◆ Data rows
━━━━━━━━━━
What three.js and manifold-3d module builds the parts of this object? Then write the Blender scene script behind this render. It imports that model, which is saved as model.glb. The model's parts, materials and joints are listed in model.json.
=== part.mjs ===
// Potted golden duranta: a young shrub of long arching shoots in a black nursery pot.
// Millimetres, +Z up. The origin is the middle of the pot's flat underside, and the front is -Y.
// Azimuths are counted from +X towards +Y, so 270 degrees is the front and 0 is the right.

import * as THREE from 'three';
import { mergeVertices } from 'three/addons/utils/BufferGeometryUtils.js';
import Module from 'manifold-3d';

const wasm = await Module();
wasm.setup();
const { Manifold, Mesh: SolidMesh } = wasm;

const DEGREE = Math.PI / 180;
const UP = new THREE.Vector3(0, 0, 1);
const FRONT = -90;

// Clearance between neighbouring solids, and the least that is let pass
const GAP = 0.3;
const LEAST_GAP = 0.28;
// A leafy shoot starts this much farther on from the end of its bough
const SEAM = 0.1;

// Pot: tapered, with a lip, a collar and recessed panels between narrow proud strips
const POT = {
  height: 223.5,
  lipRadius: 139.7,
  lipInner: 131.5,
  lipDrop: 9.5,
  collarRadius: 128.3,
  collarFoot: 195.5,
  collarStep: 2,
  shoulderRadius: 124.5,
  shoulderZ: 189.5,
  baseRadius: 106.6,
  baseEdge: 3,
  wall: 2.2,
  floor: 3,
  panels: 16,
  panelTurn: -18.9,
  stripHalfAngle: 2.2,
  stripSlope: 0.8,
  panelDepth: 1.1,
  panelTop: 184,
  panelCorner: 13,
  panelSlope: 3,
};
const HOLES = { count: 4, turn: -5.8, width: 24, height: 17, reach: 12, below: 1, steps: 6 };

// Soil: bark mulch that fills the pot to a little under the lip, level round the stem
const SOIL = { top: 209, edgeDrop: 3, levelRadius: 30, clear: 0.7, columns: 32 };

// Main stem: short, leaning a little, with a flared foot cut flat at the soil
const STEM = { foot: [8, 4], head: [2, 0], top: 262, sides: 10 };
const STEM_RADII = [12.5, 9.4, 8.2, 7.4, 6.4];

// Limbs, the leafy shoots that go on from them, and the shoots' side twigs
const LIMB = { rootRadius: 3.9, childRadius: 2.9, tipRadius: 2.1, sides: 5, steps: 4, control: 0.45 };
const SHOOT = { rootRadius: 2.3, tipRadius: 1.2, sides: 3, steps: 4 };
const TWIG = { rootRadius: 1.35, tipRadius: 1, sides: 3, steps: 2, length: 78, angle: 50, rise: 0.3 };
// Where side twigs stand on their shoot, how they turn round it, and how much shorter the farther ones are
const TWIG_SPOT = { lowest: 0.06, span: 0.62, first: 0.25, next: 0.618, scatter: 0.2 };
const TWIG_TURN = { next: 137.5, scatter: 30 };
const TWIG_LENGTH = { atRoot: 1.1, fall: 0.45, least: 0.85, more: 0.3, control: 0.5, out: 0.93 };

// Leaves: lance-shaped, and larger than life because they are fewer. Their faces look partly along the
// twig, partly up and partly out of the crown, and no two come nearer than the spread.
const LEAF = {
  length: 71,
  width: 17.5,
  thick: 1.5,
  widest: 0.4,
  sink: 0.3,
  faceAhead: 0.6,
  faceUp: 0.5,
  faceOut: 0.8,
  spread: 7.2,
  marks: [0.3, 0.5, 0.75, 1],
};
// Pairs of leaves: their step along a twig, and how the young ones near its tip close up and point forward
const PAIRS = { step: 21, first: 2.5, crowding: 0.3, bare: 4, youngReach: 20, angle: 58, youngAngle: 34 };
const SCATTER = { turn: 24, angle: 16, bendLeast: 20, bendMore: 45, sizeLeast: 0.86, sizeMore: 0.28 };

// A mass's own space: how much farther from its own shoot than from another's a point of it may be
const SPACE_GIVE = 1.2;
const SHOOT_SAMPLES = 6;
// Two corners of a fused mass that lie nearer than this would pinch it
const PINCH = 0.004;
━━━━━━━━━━
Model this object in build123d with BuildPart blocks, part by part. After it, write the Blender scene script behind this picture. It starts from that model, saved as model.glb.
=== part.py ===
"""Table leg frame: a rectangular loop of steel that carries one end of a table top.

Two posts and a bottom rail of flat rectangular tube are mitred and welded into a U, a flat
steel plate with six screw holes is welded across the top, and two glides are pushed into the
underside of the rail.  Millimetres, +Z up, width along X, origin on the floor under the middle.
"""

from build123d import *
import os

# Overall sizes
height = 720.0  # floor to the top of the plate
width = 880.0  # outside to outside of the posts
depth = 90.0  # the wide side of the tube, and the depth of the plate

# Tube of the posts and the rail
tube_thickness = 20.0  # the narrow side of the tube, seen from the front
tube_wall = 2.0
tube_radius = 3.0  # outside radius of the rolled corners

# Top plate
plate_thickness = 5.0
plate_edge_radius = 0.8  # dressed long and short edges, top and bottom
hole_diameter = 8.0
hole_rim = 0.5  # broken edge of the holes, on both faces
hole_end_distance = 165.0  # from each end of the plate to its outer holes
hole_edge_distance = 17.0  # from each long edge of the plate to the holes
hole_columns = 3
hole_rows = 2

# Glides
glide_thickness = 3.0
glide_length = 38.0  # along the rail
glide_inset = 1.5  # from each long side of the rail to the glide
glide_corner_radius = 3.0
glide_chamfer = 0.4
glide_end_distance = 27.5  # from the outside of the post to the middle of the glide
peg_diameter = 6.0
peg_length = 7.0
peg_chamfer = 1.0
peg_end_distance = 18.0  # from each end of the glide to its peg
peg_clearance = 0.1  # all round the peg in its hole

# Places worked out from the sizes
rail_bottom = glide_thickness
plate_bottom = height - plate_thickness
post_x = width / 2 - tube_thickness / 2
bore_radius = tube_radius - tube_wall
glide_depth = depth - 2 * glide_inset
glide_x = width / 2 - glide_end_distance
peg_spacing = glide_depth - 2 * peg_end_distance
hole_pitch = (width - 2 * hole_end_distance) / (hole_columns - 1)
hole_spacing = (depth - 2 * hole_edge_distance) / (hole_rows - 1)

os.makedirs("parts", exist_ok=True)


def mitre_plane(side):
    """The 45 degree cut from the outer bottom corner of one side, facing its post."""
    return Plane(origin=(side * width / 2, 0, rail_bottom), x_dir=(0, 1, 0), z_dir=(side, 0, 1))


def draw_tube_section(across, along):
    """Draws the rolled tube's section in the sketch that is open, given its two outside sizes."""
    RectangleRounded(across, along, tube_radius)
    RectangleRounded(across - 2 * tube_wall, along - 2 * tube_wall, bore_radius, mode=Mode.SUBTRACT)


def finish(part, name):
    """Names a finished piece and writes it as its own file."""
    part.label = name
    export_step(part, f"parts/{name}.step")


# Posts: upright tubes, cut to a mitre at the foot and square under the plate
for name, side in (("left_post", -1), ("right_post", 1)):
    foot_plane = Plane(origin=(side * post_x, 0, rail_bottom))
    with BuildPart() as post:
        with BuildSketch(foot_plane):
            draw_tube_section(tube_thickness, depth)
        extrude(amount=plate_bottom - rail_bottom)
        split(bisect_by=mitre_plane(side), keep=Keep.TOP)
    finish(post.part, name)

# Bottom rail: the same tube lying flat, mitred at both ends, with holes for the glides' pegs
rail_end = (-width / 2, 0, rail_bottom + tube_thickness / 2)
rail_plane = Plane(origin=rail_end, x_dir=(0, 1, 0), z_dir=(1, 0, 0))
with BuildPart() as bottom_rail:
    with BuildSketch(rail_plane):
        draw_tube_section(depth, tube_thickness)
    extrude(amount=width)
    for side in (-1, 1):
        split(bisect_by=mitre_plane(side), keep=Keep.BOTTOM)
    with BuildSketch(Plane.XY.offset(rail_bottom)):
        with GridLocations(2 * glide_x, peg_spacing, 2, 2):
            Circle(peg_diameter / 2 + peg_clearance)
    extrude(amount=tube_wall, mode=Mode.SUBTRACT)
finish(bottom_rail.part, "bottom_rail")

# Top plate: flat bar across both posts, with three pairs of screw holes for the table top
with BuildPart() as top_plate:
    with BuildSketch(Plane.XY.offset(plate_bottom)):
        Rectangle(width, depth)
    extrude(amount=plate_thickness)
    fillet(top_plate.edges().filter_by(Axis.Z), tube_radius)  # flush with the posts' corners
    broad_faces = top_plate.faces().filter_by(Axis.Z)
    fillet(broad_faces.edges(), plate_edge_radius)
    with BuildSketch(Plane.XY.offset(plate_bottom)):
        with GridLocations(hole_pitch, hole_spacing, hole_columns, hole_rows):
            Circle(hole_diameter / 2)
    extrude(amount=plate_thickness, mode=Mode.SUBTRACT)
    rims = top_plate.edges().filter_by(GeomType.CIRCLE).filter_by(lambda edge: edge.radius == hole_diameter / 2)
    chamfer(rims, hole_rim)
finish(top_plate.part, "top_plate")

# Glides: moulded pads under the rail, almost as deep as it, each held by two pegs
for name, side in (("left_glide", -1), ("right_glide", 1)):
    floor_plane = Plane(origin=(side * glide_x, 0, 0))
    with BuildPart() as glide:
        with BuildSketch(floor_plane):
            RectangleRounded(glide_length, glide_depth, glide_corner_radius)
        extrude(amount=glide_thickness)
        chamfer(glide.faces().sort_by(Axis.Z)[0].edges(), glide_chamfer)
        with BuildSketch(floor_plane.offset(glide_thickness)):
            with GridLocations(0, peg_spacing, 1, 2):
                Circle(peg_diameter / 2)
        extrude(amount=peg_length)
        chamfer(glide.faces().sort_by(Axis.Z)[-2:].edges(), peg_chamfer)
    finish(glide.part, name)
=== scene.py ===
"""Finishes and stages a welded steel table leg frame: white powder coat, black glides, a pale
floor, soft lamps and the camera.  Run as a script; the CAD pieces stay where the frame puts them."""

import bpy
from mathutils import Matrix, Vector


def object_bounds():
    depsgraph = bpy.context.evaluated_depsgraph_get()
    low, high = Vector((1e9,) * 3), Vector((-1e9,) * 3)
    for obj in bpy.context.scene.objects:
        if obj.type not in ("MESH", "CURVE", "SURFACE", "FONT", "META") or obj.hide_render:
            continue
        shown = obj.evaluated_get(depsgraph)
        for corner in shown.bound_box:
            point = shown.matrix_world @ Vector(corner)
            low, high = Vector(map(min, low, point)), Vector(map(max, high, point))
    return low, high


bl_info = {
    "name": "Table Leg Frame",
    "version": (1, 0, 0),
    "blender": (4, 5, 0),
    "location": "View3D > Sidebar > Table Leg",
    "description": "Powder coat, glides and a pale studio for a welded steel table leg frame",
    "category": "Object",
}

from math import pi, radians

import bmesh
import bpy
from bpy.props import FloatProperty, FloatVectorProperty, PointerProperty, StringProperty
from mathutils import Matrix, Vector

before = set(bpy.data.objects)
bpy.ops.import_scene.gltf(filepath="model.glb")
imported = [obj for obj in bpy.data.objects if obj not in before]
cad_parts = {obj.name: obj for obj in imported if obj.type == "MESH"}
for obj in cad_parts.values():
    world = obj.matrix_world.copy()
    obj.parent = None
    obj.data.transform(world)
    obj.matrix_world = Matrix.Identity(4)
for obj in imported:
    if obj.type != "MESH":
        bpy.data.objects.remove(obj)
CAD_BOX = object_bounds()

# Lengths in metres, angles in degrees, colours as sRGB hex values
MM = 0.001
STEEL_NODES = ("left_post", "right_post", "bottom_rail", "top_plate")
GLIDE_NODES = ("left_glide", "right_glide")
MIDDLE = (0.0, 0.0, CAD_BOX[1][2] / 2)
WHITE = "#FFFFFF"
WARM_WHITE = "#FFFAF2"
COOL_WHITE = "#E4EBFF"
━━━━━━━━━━
◆ Exercise aim
Determine the number of lines in the listing that contain the string "BuildPart". Write that number and nothing else.

◆ Result of the exercise
5